When you sit down to evaluate your portfolio, do you have trouble remembering exactly why you bought certain funds in the first place? Do you buy funds randomly, based on recent magazine or newspaper articles? If you answered yes to either of these questions, you may be guilty of fund collecting. With thousands of mutual funds available today, some people have started collecting mutual funds as if they were art. The downside of holding too many similar funds is potentially lower returns on your portfolio.

Why Hold More Than One Fund?

Diversification is the process of investing in different types of funds or securities in order to reduce risk. Diversifying among different styles and asset classes increases the chance that as one investment is falling in value, another may be rising. A mix of assets can help position your portfolio to better weather market swings. Keep in mind that there is no guarantee that a diversified portfolio will enhance overall returns or outperform a nondiversified portfolio. Diversification does not ensure against market risk.

How Many Funds Are Right for You?

Consider investing in a minimum of three mutual funds. These first funds might include a stock fund, a bond fund, and a money market fund. How much you invest in each fund will depend on your investment goals, risk tolerance, and time horizon. You might want to consider adding a mix of different types of stock and bond funds to further diversify your portfolio.

How Many Is Too Many?

With so many funds in the market, it is inevitable that there are several funds with similar strategies and performance.

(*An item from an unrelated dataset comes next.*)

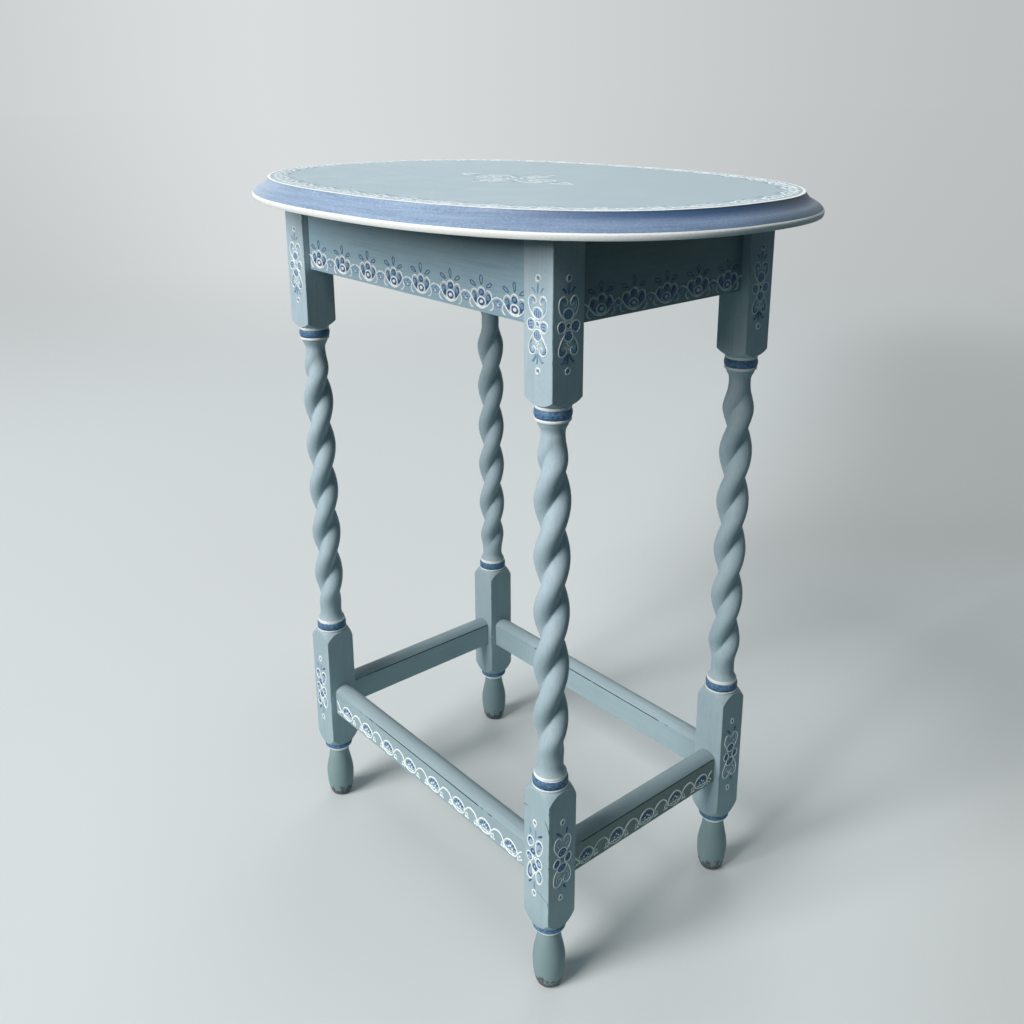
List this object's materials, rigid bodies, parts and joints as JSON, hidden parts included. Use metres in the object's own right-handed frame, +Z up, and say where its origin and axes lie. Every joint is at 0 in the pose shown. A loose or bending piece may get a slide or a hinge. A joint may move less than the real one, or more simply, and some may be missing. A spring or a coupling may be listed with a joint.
{
  "type": "barley twist side table",
  "caption": "Small oblong side table on twisted legs: moulded top, apron rails, square leg blocks, pear feet and a low box of stretchers, in painted wood.",
  "frame": {"origin": "on the floor, under the middle of the top", "axes": "+Z up, X along the top's length, +Y towards the back, so that the pictured corner is at +X, -Y"},
  "size_m": [0.594, 0.424, 0.73],
  "materials": {
    "painted_wood": "grey-blue chalk paint over oak, brushed, with raised blue and cream folk scrollwork, worn at edges",
    "painted_top": "chalk paint with a cornflower-blue moulded edge and a cream scroll border",
    "raw_beech": "unfinished turned dowel",
    "raw_oak": "unfinished sawn block",
    "steel": "dull countersunk wood screw"
  },
  "bodies": {
    "root": {"top": "painted_top", "leg_back_left": "painted_wood", "leg_back_right": "painted_wood", "leg_front_left": "painted_wood", "leg_front_right": "painted_wood", "apron_back": "painted_wood", "apron_front": "painted_wood", "apron_left": "painted_wood", "apron_right": "painted_wood", "stretcher_back": "painted_wood", "stretcher_front": "painted_wood", "stretcher_left": "painted_wood", "stretcher_right": "painted_wood", "corner_block_back_left": "raw_oak", "corner_block_back_right": "raw_oak", "corner_block_front_left": "raw_oak", "corner_block_front_right": "raw_oak", "top_screw_back_left": "steel", "top_screw_back_right": "steel", "top_screw_front_left": "steel", "top_screw_front_right": "steel", "apron_back_dowel_left_lower": "raw_beech", "apron_back_dowel_left_upper": "raw_beech", "apron_back_dowel_right_lower": "raw_beech", "apron_back_dowel_right_upper": "raw_beech", "apron_front_dowel_left_lower": "raw_beech", "apron_front_dowel_left_upper": "raw_beech", "apron_front_dowel_right_lower": "raw_beech", "apron_front_dowel_right_upper": "raw_beech", "apron_left_dowel_back_lower": "raw_beech", "apron_left_dowel_back_upper": "raw_beech", "apron_left_dowel_front_lower": "raw_beech", "apron_left_dowel_front_upper": "raw_beech", "apron_right_dowel_back_lower": "raw_beech", "apron_right_dowel_back_upper": "raw_beech", "apron_right_dowel_front_lower": "raw_beech", "apron_right_dowel_front_upper": "raw_beech"}
  },
  "joints": []
}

These funds invest in the same stocks and follow identical investment styles. If you hold several funds that all use similar investment strategies in your portfolio, you essentially hold the market. You might be able to achieve the same result much more cost-effectively by simply buying an index fund.

Fund Investment Categories

Balanced funds use a mix of stocks, bonds, and money market securities to try to generate moderate growth and income while carrying moderate risk.

Bond funds invest in government, Treasury, and municipal bonds to provide revenue and reduce market risk.

Global funds invest in foreign securities seeking to balance out single market performance risk.

Growth funds buy and sell stocks in an attempt to generate high returns.

Index funds strive to post returns comparable to the benchmark index for the investment category.

Money market funds seek to maintain a stable share price and generate income by investing in high-quality bonds, commercial paper, and bank notes.1

Small-cap funds buy and sell stocks of smaller companies in search of high returns.

Large-cap funds invest in larger, well-established companies in search of high returns and a lower degree of volatility.

Value funds seek to generate income and capital appreciation by investing in out-of-favor or undervalued securities.

Target-date funds invest in a mix of different asset classes and automatically adjust the mix of invesatments to reduce risk as you approach retirement. 

1An investment in a money market fund is not insured or guaranteed by the Federal Deposit Insurance Corporation (FDIC) or any other government agency. Although the fund seeks to preserve the value of your investment at $1.00 per share, it is possible to lose money by investing in the fund.

Time to Reevaluate

An investment advisor can help you evaluate each fund you invest in to ensure it plays a specific, defined role in your portfolio. If you find yourself surrounded by a sea of similar funds, or can't remember why you bought a fund in the first place, it could be time to pare down.